▸ WHAT YOU NEED TO DO: Take the data below and copy exactly the lines starting at the one with "The build123d and" and finishing at the one with "return Shape().grid(lathe(profile, steps, relief), wrap=True)", both included.

Start

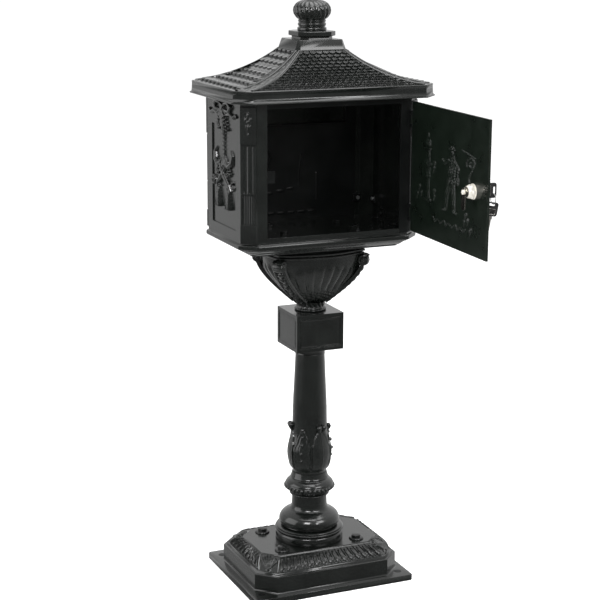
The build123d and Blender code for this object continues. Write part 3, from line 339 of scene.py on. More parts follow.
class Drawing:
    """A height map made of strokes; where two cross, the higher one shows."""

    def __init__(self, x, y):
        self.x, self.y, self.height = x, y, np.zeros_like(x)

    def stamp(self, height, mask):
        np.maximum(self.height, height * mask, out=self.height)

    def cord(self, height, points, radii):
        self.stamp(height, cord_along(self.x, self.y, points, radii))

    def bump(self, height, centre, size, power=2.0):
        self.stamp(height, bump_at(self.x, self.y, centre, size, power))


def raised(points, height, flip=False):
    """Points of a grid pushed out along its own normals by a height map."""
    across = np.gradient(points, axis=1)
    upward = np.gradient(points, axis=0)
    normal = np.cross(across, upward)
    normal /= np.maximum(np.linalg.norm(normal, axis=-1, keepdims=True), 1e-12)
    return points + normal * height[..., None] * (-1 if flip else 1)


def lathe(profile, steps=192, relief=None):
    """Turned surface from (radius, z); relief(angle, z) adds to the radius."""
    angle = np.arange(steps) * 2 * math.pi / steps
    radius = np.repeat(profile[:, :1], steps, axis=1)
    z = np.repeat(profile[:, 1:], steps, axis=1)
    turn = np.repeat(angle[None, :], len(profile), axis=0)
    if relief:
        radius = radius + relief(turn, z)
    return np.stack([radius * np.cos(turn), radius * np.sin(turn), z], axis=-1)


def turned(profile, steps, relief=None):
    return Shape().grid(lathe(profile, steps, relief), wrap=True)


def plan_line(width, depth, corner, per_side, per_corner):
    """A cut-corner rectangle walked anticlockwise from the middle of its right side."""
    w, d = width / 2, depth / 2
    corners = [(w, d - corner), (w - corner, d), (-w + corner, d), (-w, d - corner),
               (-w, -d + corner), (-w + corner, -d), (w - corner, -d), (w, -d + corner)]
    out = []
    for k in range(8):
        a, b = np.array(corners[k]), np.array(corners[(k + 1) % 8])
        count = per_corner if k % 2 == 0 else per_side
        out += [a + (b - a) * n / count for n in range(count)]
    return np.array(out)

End
Start

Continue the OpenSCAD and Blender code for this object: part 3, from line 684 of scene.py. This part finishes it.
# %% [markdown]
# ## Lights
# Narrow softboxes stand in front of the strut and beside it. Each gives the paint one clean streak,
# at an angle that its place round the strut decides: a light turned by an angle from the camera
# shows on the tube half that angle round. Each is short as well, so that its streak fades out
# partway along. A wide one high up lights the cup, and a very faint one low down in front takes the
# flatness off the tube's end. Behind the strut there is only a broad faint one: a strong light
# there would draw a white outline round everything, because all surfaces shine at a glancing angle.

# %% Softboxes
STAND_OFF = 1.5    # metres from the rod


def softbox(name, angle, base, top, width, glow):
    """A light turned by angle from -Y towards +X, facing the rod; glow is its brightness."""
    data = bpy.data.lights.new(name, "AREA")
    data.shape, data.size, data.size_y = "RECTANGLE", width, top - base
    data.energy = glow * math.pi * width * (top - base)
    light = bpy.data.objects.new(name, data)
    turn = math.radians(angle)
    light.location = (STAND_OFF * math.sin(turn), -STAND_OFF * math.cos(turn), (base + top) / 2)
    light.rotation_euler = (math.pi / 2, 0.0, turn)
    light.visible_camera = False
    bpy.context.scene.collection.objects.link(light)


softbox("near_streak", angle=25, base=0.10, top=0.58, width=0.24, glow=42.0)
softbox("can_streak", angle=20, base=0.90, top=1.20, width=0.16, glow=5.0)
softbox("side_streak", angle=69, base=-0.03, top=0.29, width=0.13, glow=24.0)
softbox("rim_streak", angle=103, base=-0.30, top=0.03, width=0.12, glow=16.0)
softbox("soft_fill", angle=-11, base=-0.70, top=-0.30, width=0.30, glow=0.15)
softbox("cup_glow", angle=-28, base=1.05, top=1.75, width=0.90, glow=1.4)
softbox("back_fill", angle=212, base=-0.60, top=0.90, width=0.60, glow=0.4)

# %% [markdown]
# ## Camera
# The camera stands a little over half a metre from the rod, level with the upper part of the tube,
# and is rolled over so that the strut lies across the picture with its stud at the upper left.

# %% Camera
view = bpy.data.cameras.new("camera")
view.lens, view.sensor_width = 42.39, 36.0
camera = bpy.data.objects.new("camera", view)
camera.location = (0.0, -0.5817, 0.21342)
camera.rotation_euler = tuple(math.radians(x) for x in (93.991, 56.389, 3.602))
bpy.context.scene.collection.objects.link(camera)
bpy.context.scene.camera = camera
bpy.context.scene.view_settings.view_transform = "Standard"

End
Start

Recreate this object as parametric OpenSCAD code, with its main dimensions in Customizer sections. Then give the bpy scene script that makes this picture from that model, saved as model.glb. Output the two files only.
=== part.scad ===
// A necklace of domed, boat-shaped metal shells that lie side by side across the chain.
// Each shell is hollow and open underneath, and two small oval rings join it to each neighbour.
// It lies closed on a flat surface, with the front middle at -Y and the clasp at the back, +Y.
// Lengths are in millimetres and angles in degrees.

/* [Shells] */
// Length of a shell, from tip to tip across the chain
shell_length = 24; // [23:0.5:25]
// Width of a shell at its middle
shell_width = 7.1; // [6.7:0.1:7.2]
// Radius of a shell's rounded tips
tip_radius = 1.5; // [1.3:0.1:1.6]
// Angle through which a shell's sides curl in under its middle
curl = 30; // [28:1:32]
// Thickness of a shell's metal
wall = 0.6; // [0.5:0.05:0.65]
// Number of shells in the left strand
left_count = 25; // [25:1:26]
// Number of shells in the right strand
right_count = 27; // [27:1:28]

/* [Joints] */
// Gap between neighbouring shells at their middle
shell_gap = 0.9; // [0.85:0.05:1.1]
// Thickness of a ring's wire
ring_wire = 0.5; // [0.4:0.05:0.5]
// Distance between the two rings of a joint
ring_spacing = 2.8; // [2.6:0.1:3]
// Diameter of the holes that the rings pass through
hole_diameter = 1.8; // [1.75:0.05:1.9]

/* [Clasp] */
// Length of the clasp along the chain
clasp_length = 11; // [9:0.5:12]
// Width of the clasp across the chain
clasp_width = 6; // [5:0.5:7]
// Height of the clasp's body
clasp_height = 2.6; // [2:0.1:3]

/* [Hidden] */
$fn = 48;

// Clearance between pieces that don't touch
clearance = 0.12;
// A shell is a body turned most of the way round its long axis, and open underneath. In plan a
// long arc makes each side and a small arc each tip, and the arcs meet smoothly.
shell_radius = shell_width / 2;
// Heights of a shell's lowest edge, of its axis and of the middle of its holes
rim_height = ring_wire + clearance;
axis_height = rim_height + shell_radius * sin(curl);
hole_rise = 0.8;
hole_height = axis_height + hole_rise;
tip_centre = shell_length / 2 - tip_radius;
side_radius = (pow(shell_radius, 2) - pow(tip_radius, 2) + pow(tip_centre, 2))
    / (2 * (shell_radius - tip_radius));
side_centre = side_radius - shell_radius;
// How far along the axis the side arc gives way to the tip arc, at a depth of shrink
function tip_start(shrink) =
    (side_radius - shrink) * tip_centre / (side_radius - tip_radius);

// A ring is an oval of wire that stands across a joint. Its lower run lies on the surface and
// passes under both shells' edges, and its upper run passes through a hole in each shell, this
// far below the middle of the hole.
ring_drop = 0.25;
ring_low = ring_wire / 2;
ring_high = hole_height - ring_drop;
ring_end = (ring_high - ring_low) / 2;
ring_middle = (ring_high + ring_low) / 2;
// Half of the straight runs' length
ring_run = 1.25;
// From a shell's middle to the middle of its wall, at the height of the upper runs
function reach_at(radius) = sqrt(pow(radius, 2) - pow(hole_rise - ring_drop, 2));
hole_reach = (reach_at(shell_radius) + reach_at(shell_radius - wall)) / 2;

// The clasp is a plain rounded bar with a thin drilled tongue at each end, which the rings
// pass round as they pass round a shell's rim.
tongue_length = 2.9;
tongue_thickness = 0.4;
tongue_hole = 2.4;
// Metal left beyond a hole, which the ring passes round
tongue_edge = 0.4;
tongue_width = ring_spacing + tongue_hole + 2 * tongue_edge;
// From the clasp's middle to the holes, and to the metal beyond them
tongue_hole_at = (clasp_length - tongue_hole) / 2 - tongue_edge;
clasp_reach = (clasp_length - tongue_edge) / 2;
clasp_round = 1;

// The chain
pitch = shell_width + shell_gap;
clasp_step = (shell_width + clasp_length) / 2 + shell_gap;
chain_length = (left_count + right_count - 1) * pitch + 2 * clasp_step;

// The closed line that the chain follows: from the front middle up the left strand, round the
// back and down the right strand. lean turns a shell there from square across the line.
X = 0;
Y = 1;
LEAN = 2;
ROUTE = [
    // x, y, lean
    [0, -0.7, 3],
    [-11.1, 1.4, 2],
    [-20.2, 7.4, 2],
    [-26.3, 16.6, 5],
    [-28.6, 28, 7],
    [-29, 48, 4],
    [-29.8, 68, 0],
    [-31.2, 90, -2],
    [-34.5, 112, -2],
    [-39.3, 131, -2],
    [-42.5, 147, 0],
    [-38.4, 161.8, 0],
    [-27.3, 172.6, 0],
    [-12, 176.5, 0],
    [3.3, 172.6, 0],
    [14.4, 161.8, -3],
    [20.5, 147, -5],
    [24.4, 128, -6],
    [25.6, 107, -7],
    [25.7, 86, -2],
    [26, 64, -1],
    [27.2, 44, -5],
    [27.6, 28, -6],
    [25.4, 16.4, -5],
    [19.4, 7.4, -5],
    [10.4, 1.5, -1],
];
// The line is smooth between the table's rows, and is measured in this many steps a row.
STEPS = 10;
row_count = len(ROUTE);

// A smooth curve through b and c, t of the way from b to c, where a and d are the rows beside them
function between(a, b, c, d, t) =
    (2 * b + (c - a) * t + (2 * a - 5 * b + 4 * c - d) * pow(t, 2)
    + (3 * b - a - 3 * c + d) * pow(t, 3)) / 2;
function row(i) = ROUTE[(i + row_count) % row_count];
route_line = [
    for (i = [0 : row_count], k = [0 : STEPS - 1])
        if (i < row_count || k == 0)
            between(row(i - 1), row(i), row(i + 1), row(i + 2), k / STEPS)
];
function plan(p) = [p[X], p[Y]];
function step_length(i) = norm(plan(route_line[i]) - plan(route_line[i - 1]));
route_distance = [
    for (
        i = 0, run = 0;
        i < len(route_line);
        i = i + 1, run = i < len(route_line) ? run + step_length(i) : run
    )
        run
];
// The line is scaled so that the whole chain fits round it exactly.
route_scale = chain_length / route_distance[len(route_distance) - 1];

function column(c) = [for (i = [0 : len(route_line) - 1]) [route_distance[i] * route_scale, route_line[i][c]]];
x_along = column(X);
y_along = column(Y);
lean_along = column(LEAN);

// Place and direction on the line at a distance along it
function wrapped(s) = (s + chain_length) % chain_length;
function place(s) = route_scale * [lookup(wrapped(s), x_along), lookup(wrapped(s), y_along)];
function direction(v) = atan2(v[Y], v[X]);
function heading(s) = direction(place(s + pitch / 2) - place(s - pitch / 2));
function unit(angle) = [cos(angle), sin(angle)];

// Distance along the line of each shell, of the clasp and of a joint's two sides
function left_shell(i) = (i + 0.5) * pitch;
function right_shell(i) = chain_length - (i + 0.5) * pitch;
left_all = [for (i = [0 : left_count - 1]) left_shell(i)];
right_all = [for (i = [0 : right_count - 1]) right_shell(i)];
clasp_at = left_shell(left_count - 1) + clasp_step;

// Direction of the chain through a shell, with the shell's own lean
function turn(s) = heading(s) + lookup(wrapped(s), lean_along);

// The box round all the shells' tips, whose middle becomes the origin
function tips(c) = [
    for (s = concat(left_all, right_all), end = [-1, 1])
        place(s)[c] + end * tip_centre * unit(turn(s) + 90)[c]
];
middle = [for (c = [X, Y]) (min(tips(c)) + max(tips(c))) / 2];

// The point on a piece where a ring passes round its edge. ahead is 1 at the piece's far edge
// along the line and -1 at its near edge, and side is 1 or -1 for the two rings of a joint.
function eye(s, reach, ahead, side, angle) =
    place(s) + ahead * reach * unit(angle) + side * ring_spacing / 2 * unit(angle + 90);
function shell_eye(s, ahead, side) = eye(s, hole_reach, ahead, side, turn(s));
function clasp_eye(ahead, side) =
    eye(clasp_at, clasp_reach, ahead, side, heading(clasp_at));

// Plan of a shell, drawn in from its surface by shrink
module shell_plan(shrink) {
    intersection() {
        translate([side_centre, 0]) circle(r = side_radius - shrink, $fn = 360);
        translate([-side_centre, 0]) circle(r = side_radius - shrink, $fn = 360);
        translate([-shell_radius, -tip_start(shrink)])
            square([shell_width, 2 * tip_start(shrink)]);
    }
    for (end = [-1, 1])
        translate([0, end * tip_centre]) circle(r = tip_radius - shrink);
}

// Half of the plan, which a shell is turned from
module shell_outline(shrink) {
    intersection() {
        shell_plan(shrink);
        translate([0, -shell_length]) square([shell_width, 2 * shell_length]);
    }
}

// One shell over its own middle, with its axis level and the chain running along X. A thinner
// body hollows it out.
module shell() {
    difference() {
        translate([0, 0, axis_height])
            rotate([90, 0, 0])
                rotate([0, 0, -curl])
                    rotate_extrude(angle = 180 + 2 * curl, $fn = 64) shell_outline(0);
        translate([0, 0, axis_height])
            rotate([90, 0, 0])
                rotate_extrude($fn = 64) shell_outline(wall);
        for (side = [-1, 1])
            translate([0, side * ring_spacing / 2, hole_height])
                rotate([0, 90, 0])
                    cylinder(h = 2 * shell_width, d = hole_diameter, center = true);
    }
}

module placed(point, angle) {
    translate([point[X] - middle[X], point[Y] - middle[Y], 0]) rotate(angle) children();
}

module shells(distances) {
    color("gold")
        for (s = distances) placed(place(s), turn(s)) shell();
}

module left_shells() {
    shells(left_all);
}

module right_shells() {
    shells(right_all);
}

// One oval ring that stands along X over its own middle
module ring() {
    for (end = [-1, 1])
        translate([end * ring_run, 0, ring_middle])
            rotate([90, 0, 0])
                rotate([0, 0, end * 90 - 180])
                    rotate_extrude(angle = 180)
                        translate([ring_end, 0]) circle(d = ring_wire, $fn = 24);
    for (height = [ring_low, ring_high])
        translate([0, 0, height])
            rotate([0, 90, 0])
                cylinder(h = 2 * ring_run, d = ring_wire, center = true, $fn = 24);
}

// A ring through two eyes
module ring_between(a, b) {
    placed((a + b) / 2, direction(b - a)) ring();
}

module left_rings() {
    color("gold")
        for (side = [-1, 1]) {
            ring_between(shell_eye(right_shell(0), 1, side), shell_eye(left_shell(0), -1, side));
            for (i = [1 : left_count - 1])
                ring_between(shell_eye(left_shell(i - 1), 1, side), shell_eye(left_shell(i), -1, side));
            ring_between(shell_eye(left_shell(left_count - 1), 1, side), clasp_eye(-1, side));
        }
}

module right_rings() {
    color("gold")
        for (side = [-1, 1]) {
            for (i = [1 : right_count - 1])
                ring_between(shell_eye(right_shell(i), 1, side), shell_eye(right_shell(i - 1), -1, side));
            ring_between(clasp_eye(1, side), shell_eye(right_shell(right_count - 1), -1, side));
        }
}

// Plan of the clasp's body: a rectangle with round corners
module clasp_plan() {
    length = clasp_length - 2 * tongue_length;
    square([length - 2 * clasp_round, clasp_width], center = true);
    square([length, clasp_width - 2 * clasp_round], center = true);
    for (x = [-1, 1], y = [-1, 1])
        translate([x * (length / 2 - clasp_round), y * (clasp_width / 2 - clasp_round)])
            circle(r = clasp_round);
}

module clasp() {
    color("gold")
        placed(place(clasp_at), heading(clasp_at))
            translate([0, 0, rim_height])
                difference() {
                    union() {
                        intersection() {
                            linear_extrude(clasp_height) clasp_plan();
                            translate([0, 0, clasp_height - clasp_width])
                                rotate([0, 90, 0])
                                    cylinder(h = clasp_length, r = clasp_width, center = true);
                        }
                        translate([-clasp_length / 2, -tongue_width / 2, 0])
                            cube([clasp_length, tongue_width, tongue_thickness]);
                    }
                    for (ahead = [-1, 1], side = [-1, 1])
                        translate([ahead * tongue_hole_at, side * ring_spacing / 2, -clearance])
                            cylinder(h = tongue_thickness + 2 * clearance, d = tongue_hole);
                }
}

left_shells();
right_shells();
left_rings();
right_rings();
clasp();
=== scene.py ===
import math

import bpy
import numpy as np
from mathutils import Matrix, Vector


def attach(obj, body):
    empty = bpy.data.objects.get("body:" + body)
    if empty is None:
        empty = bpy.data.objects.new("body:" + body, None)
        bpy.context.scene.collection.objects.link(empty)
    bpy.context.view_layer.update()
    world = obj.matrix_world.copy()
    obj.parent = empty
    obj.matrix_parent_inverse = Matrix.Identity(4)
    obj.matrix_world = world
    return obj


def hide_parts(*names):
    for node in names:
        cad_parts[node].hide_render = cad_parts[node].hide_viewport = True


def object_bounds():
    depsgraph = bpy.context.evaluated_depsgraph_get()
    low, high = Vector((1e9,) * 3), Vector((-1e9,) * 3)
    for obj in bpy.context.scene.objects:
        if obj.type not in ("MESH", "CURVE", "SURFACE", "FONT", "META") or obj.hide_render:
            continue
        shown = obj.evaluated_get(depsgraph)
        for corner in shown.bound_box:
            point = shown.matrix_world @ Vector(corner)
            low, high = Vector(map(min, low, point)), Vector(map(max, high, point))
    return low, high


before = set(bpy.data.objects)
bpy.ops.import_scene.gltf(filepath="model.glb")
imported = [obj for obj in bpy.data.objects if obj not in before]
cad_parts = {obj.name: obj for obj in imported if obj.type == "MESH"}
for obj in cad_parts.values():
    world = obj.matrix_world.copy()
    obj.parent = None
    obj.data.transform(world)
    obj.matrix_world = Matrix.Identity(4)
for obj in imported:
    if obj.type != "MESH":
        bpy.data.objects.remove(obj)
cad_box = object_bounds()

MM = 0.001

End

▸ RESPONSE BELOW:
The build123d and Blender code for this object continues. Write part 3, from line 339 of scene.py on. More parts follow.
class Drawing:
    """A height map made of strokes; where two cross, the higher one shows."""

    def __init__(self, x, y):
        self.x, self.y, self.height = x, y, np.zeros_like(x)

    def stamp(self, height, mask):
        np.maximum(self.height, height * mask, out=self.height)

    def cord(self, height, points, radii):
        self.stamp(height, cord_along(self.x, self.y, points, radii))

    def bump(self, height, centre, size, power=2.0):
        self.stamp(height, bump_at(self.x, self.y, centre, size, power))


def raised(points, height, flip=False):
    """Points of a grid pushed out along its own normals by a height map."""
    across = np.gradient(points, axis=1)
    upward = np.gradient(points, axis=0)
    normal = np.cross(across, upward)
    normal /= np.maximum(np.linalg.norm(normal, axis=-1, keepdims=True), 1e-12)
    return points + normal * height[..., None] * (-1 if flip else 1)


def lathe(profile, steps=192, relief=None):
    """Turned surface from (radius, z); relief(angle, z) adds to the radius."""
    angle = np.arange(steps) * 2 * math.pi / steps
    radius = np.repeat(profile[:, :1], steps, axis=1)
    z = np.repeat(profile[:, 1:], steps, axis=1)
    turn = np.repeat(angle[None, :], len(profile), axis=0)
    if relief:
        radius = radius + relief(turn, z)
    return np.stack([radius * np.cos(turn), radius * np.sin(turn), z], axis=-1)


def turned(profile, steps, relief=None):
    return Shape().grid(lathe(profile, steps, relief), wrap=True)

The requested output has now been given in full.